Fortunately, the weather was lovely and this year’s brilliant foliage was peaking just as the NPFA attendees landed in Cleveland. During the four-day event, some 300 participants spent two days meeting in downtown Cleveland and two days on field trips spotlighting the Conservancy’s work in the CVNP. The meeting included training on a variety of topics including: community collaborations/engagement, philanthropy, connecting young adults to public lands careers, supporting park science needs, exploring models of co-leadership with Indigenous communities and engaging the next generation of conservation advocates through immersive education experiences.
National park partners came from as far away as Point Reyes National Seashore in California and Georgetown Heritage in Washington, D.C. Many of them were first-time visitors to Cleveland and to the CVNP. This reporter joined a group of attendees near Boston Mill Visitor Center to hear Akron-based artist Dara Harper explain the process and meaning of her temporary mural, “Finding Our Way Home.”

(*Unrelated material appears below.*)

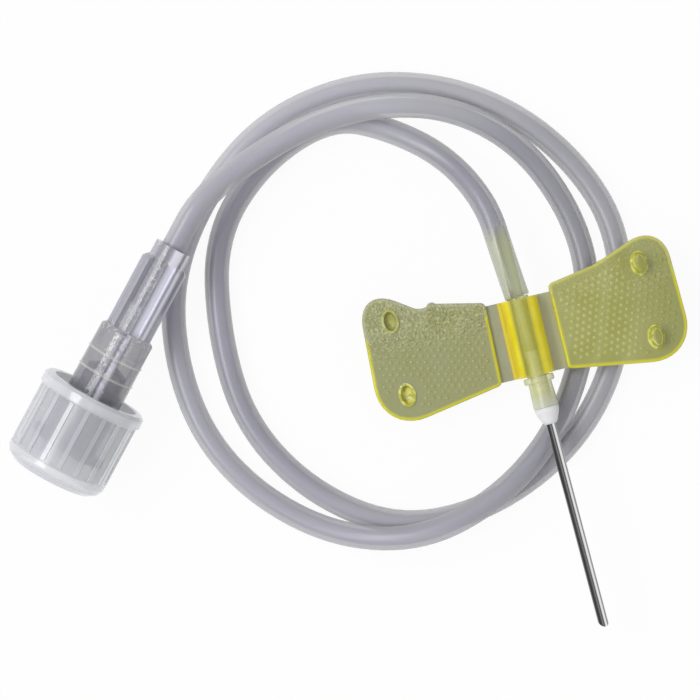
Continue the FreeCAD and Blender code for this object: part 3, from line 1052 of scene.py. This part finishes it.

It was created as part of the Conservancy’s Boston Activation Project. “We did this in conjunction with the opening of our new Boston Mill Visitor Center,” Yandala noted. The goal was to provide a welcoming experience through the arts. What was a parking lot is now a popular place for kids to play.
While some attendees strolled along the Towpath between Boston and Stanford House (a 19th century restored farmhouse available for overnight rentals) with the sun drizzling through red, orange and golden leaves, several shared their impressions of Cleveland and the CVNP. “The food [in Cleveland] is great and the leaves are so beautiful,” noted Donna Faure, executive director of Point Reyes National Seashore Association. She especially enjoyed seeing Brandywine Falls and was struck by how the Cuyahoga River is used “to connect urban communities to public land.” David Grove is president of the Jefferson National Parks Association. Although based in St. Louis, this cooperating association “underwrites countless programs and exhibits,” plus provides high-quality educational products for park stores and museums across five states. Grove was impressed by how “accessible the CVNP is to the urban areas of Cleveland and Akron.” Indeed, but for the creation of the 33,000-acre CVNP the suburbs of those two cities would likely have merged decades ago.
This conference was Jason Zogg’s third visit to the CVNP. He’s the director of planning and revitalization management at Georgetown Heritage, whose goal is to restore and revitalize Georgetown’s National Parks, beginning with the first mile of the historic C&O (Chesapeake & Ohio) Canal. Zogg has kayaked on the Cuyahoga and seen a “bunch of wildlife” along its banks; but he was particularly taken with the CVNP’s Canal Exploration Center. He saw a lock demonstration there and notes, “I’d like to replicate that for the C&O Canal.” Perhaps Vice President of Community Partnerships at the National Parks Foundation Sarah Unz said it best when she expressed her enthusiasm for what Deb Yandala and the Conservancy staff have accomplished here. “The mix of revenue streams [the Conservancy] has developed is phenomenal. It’s pretty unique the Conservancy has a project management person and creates all these transformational moments in your national park.” She was referring to weddings, family reunions, milestone anniversaries and even corporate retreats. “It goes beyond those moments. It’s a movement,” Unz exclaimed.
It was quite evident at this fabulous fall meeting that Deb Yandala and the Conservancy staff have friends all across this country. Northeast Ohioans can all take pride in the fact the Conservancy for CVNP is such an innovative leader among our nation’s national parks’ friends groups.